Bagi calon pembeli, fokus tidak boleh hanya pada harga termurah, tetapi pada nilai yang didapatkan, yaitu: jaminan riwayat kesehatan yang lengkap, pencapaian bobot badan standar yang tinggi, dan keseragaman kelompok di atas 80%. Pullet yang sehat dan terawat baik pada usia 13 minggu akan memberikan hasil produksi telur yang optimal, menjustifikasi harga yang mungkin sedikit lebih tinggi di awal investasi.
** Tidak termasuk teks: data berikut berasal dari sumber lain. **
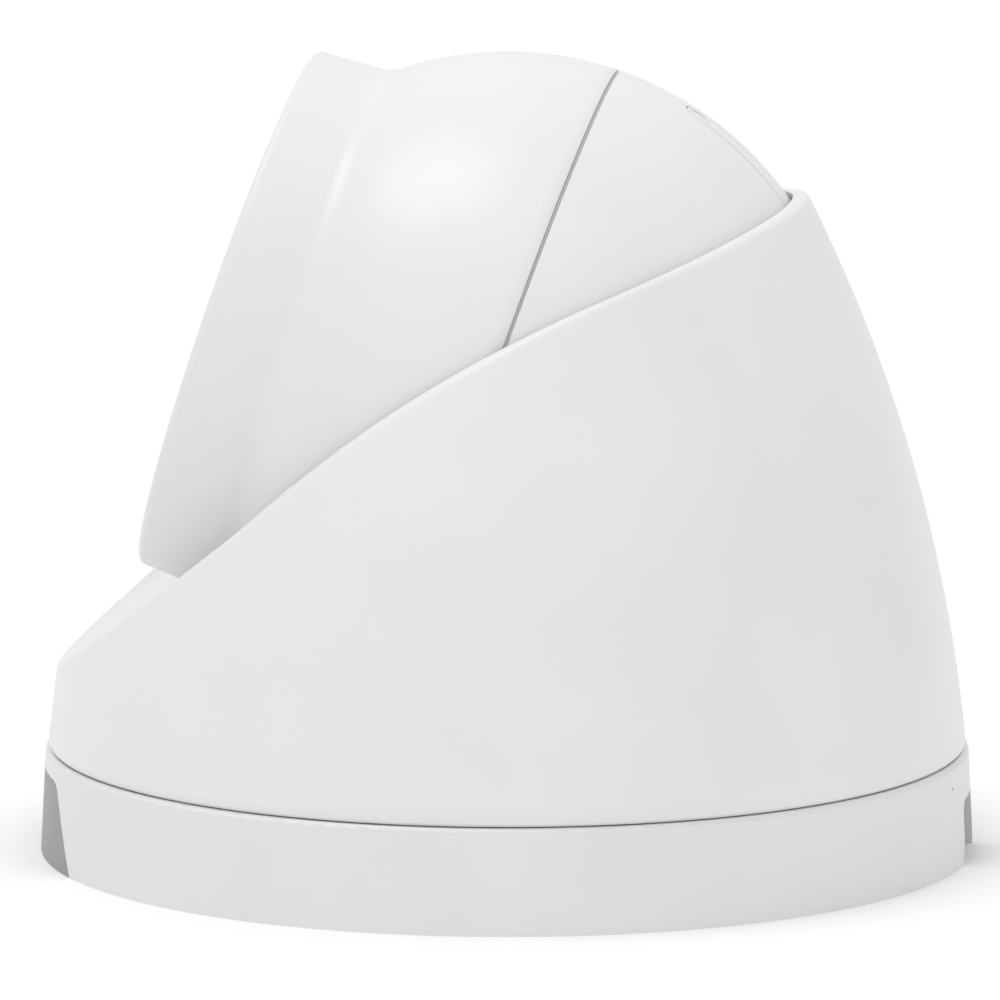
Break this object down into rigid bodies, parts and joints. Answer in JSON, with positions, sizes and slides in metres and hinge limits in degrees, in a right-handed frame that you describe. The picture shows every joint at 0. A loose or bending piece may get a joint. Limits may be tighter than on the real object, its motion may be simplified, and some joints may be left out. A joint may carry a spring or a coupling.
{
  "type": "turret security camera",
  "caption": "Ceiling or wall turret camera: a ball head with a hooded lens face tilts, rolls and pans in a sloped shroud on a round base ring.",
  "frame": {"origin": "centre of the mounting face, which is the foot of the base ring", "axes": "+Z out of the mounting face, -Y towards the side that the lens looks to, X along the tilt axis"},
  "size_m": [0.122, 0.1216, 0.1043],
  "materials": {
    "white_plastic": "satin",
    "hood_plastic": "satin",
    "base_plastic": "satin",
    "grey_plastic": "satin",
    "dark_plastic": "matte",
    "pale_plastic": "matte",
    "foam": "matte",
    "seal_rubber": "matte",
    "thermal_silicone": "matte",
    "steel": "satin",
    "brass": "satin",
    "die_cast": "satin",
    "black_metal": "satin",
    "window_glass": "gloss",
    "lens_glass": "gloss",
    "filter_glass": "gloss",
    "lamp_epoxy": "gloss",
    "board": "satin",
    "chip": "matte"
  },
  "bodies": {
    "base": {"base_ring": "base_plastic", "conduit_cover": "grey_plastic", "mounting_plate": "die_cast", "mounting_gasket": "foam", "lock_screw": "steel", "pan_stop_pin": "steel", "glide_ring": "pale_plastic"},
    "pan": {"shroud": "white_plastic", "turntable": "dark_plastic", "pan_retainer": "die_cast", "retainer_screws": "steel", "shroud_screws": "steel"},
    "tilt": {"tilt_cradle": "steel", "tilt_pins": "steel", "tilt_washers": "brass", "roll_bush": "pale_plastic"},
    "filter": {"filter_carriage": "pale_plastic", "filter_glasses": "filter_glass"},
    "reset": {"reset_button": "pale_plastic"},
    "head": {"front_shell": "hood_plastic", "rear_shell": "white_plastic", "equator_seal": "seal_rubber", "shell_screws": "steel", "roll_nut": "dark_plastic", "cable_gland": "seal_rubber", "access_cover": "white_plastic", "access_gasket": "seal_rubber", "access_screws": "steel", "card_board": "board", "card_socket": "steel", "reset_switch": "chip", "window_gasket": "seal_rubber", "front_window": "window_glass", "window_bezel": "dark_plastic", "face_mask": "dark_plastic", "lens_isolator": "seal_rubber", "led_board": "board", "ir_leds": "lamp_epoxy", "light_sensor": "lamp_epoxy", "microphone": "steel", "standoffs": "brass", "lens_barrel": "black_metal", "front_element": "lens_glass", "rear_element": "lens_glass", "lens_lock_ring": "black_metal", "lens_mount": "dark_plastic", "filter_housing": "dark_plastic", "filter_motor": "chip", "image_sensor": "chip", "sensor_board": "board", "sensor_screws": "steel", "thermal_pads": "thermal_silicone", "chassis": "die_cast", "main_board": "board", "board_screws": "steel", "processor": "chip", "board_connector": "chip", "cable_header": "pale_plastic"}
  },
  "joints": [
    {"name": "pan", "type": "hinge", "parent": "base", "child": "pan", "pos_m": [0, 0, 0.0123], "axis": [0, 0, 1], "range_deg": [-175, 175]},
    {"name": "tilt", "type": "hinge", "parent": "pan", "child": "tilt", "pos_m": [0, 0, 0.0595], "axis": [-1, 0, 0], "range_deg": [0, 71]},
    {"name": "roll", "type": "hinge", "parent": "tilt", "child": "head", "pos_m": [0, 0, 0.0595], "axis": [0, -0.9483, 0.3173], "range_deg": [-177, 177]},
    {"name": "filter_switch", "type": "slide", "parent": "head", "child": "filter", "axis": [1, 0, 0], "range_m": [0, 0.006]},
    {"name": "reset_press", "type": "slide", "parent": "head", "child": "reset", "axis": [0, -0.7373, -0.6756], "range_m": [0, 0.0003], "stiffness_N_per_m": 3000}
  ]
}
Manajemen yang berorientasi pada detail, mulai dari kontrol pencahayaan hingga formulasi nutrisi kalsium, adalah faktor pembeda antara pullet yang menghasilkan puncak produksi 85% dengan yang mencapai 95%. Oleh karena itu, peternak yang berhasil membesarkan pullet berkualitas akan selalu mematok harga yang mencerminkan investasi waktu, ilmu, dan sumber daya yang telah mereka curahkan selama tiga bulan pertama kehidupan unggas tersebut.
Memasuki periode Grower II, setiap keputusan yang diambil peternak akan memengaruhi profitabilitas jangka panjang. Memilih pullet 13 minggu yang tepat adalah langkah pertama menuju keberhasilan peternakan telur komersial.